We might imagine that measuring them together would correspond to using the operator $\mu_{A,B}(E_A,E_B) = \mu_A(E_A)\mu_B(E_B)$, and we would be correct provided that $A$ and $B$ (and by extension, $\mu_A(E_A)$ and $\mu_B(E_B)$) commute. If they don't, then $\mu_A(E_A)\mu_B(E_B) \neq \mu_B(E_B)\mu_A(E_A)$ and the order in which they are measured matters. We say that $A$ and $B$ are incompatible observables.
The existence of incompatible observables has additional implications. For example, a state $\rho$ is called sharp if, for every orthogonal projection operator $P$, $\rho(P)=0$ or $\rho(P)=1$ with no intermediate values (the Dirac measure states from classical physics are sharp). The existence of incompatible observables implies that no sharp states can exist.
Of course, you may ask why such a framework is the right one. There are some reasons that it is not quite as arbitrary as it seems.
- Gleason's theorem tells us that given some reasonable assumptions, any probability measure which assigns probabilities to orthogonal projectors can be manifested as a density operator.
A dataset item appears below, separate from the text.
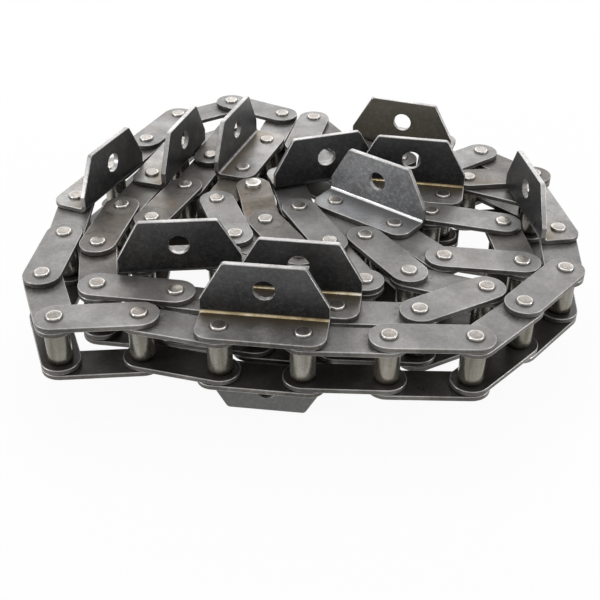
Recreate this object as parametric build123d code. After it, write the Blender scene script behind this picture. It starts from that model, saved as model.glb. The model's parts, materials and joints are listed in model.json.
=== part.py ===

- The Gelfand-Naimark theorem tells us that any $C^*$ algebra of observable quantities can be realized as bounded operators on some Hilbert space. By implication, we need only motivate the fact that our observables should have the structure of a $C^*$ algebra to completely justify our use of a Hilbert space as a concrete vehicle for the theory.
- Classical observables have the structure of a Poisson algebra, which differs from a $C^*$ algebra. But if we jump from the former to the latter, then we are led immediately to the standard formulation of quantum mechanics. I don't know how to motivate that, really, but it's worth considering.
$^\ddagger$This is why we require that observables are self-adjoint.
$^{\ddagger\ddagger}$This is why $|\psi(x)|^2$ can be identified with the probability density associated with the position observable.